# Correct plant lights?



## Dragonbeards (Dec 14, 2008)

On my 75g tank, I have this light hood, and two of these lights. I assume these aren't the right kind for growing low-medium light plants, but what kind do I need to buy?

Thanks,

Dragonbeards


----------



## NatBarry (Feb 19, 2008)

Would you want to stay simple or more advanced? Plants such as Java Fern & Java Moss or Duckweed are good and easy to take care of and all require low-medium lighting.


----------



## Dragonbeards (Dec 14, 2008)

I want to stay simple. No CO2 or special ferts or anything, just low tech plants that I can add to make my tank look nice.


----------



## hXcChic22 (Dec 26, 2009)

Water Sprite.... it seems to thrive, as long as it has at least some light. It IS a floating plant, though, so if that's not what you want, then don't get it. A lot of our fish like to hide in it though . Doesn't even need a lot of filtration to survive, we have some in a wall bubble tank with a betta.


----------



## emc7 (Jul 23, 2005)

Well thats still < 1 W/gal. So I think thats low-light. Put the plants directly under the light and if they still aren't getting enough light, put them up on something (light penetration drops off exponentially with tank depth). Anubias, anacharis, java fern, java mosss would be my first shot. Floating plants like hornwort and duckweed will thrive, but make the tank too dark for plants lower down. I'm not a plant guru, but I think you'd do better with "daylight" bulbs rather than 'cool white'.


----------



## Dragonbeards (Dec 14, 2008)

OK, thanks. I'll check my LFS, I know they regularly have plant blubs in. I'll try to look for lights at least 75 watts each, which will give me 2 wpg total, which will hopefully be enough for some lower light plants.


----------



## Dragonbeards (Dec 14, 2008)

Quick question, will 1.4 wpg be enough? I keep seeing 48", 54w lights for around $10 each, but can't seem to find anything higher that isn't ridiculously high. Would something like this be good?


----------



## emc7 (Jul 23, 2005)

Thats a nice looking bulb, but I think you'd need a new fixture. I think that T5s don't work in T8 fixtures like T8s work in t12. Really you should be able to get 'daylight' t8s from the hardware store for ~$10 ea. If you want more light than that I think you are looking buying a new, pricey fixture. I have 2 T8s on a 55 and am able to grow buku java fern and keep anubias alive.


----------



## shev (Jan 18, 2005)

Your current set up is pretty weak for growing in a 75 gallon. 4100k is pretty low, but doable. However, the 4100k is also an average, and designed for human eyes much more than for plants. Specifically "daylight" or plant growth bulbs will be more efficient for the plants since they will appreciate the correct wavelengths of the light much more than you or I.

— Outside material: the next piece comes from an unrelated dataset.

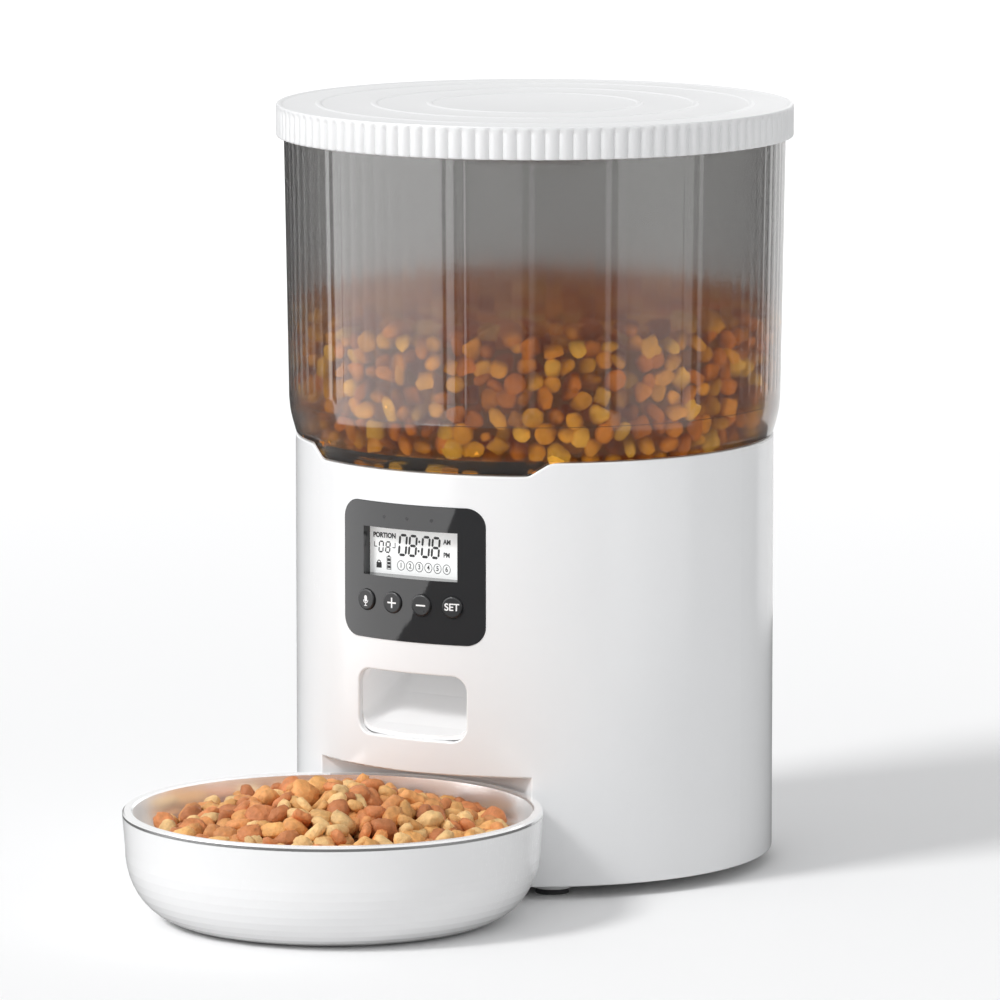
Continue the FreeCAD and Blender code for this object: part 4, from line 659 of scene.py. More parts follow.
# %% Dress the frame
FINISH_OF = {
    "lid": WHITE_LID, "lid_seal": SILICONE, "desiccant_cup": WHITE_SATIN, "desiccant_bag": SACHET,
    "hopper": SMOKED_CLEAR, "body_shell": WHITE_GLOSS, "base_plate": WHITE_SATIN,
    "foot_pads": DARK_RUBBER, "inner_deck": WHITE_SATIN, "portion_baffle": GREY_PLASTIC,
    "rotor": SILICONE, "agitator": GREY_PLASTIC, "drive_shaft": STEEL, "output_gear": GEAR_PLASTIC,
    "idler_gear": GEAR_PLASTIC, "motor_pinion": CONTACT_METAL, "motor": MOTOR_STEEL,
    "gearbox_housing": WHITE_SATIN, "chute": CHUTE_WHITE_WITH_GLOW, "panel_bezel": DARK_GLOSS,
    "tact_switches": BLACK_PLASTIC, "indicator_lights": LIGHT_PIPE, "lcd_panel": LCD_GLASS,
    "lcd_backlight": WHITE_SATIN, "control_board": CIRCUIT_BOARD, "panel_screws": STEEL,
    "main_board": CIRCUIT_BOARD, "power_jack": BLACK_PLASTIC, "speaker": SPEAKER_FRAME,
    "battery_box": WHITE_SATIN, "battery_cells": CELL_SLEEVE, "battery_contacts": CONTACT_METAL,
    "battery_door": WHITE_SATIN, "deck_screws": STEEL, "base_screws": STEEL, "gearbox_screws": STEEL,
    "chute_screws": STEEL, "baffle_screws": STEEL, "motor_screws": STEEL, "tray": WHITE_BOWL,
    "steel_bowl": BOWL_STEEL_WITH_GLOW, "record_button": DARK_BUTTON, "plus_button": DARK_BUTTON,
    "minus_button": DARK_BUTTON, "set_button": DARK_BUTTON,
}


def dress(piece, material):
    """Puts one finish on every face of a piece."""
    slots = piece.data.materials
    if len(slots) == 0:
        slots.append(material)
    for index in range(len(slots)):
        slots[index] = material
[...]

1.4 wpg should be fine for a 75 gallon, that's a decent amount of lighting. 2 wpg is pretty high, and you'd probably need to up the ante with more plants at that level.


----------



## Mikaila31 (Nov 29, 2009)

your fixture can run two 32 watt T8, or according to what it says 2-40 watt T12 bulbs. The most you can get out of that fixture is 80 watts I believe. The bulb linked above will not work in your fixture as it is a T5. Generally as you get towards t5s and other newer, more special purpose lights they get more expensive. For t8s and t12, go to the home depot or menards and look for a "daylight bulb" ideally it should have a kelvin rating of 6000-8000k.

Your tank is pretty large, at a little over 1 wpg you should have decent light for low light plants. The WPG rule breaks down on small tanks and large tanks. Small tanks need more light than normal, large tanks do fine with less. 

Is the reflector on your current fixture white or shiny metal?


----------



## Dragonbeards (Dec 14, 2008)

Mikaila31 said:


> Is the reflector on your current fixture white or shiny metal?


The reflector is white.


----------



## Drumhellar (Feb 2, 2009)

another option is to overdrive the lights with 4 bulb ballasts. It's not that hard to do and if you can find some ballasts cheap, like a surplus store, you can double the light output of your hood. I picked some up for $6 bucks, wired them up, and it was incredible. the only real caveat to be concerned about is the tubes get very hot.


----------



## Mikaila31 (Nov 29, 2009)

Give a good thought though before you decide to over drive. Its like DIY fire extinguisher CO2. Its cheap, but your running a risk. Practical fishkeeping just did an article on the dangers of over driving. Mainly with over driving you risk setting your fixture on fire or exploding the bulb. Also you are killing bulbs quicker even if they don't explode, which means you have to replace them sooner. It is done though by those who feel it is worth the risk. I personally will never overdrive. You find a nice 4 tube ballast for $6 just build a new hood that will hold 4 bulbs. This is much safer and you will be running a more efficient fixture that is going to give you more watts.


----------



## jones57742 (Sep 8, 2007)

Dragonbeards said:


> but what kind do I need to buy?


Db:

You have two issues:

1) You only have 64W and you cannot increase the power without changing fixtures.

2) The bulbs are 4100K which is not conducive to plant growth.

6700K and 10000K bulbs would be appropriate.

TR


----------



## Dragonbeards (Dec 14, 2008)

Ok, this kinda sucks. The light fixture I was using gave out (almost set on fire), so now I have to buy a completely new fixture (right now the 75 is just doing with ambient light). 

So, what should I get? It needs to be relativity inexpensive, with lights preferably included that are capable of growing low light plants. Good thing I hadn't bought any lights for the fixture yet...


----------



## Mikaila31 (Nov 29, 2009)

Best option would be HO T5's like 2 tubes the length of the tank should be great. Only thing is be wary of the really cheap ones on Ebay.... a good 4 foot fixture is going to be over $100 to buy.


----------



## bmcd308 (Feb 8, 2010)

I think the Coralife T-5 Normal Output double strip ight is about he best bang for the buck going right now.

http://www.bigalsonline.com/BigAlsU...7/cl0/coralifefwt5aqualightdoublestriplight48

You'll get two tubes in the width of one strip light, so if you decide you need more light you can add another, and they are cheaper than the silly strip light hoods that come with most tank kits.

I agree with Mikaila that T-5 HOs are probably best, but they are expensive, and I get the impression that expensive is not on your list of desired features.


----------



## Dragonbeards (Dec 14, 2008)

$64 is still spendy, but much more in my price range. Maybe I can sell some poetry to raise the money  .


----------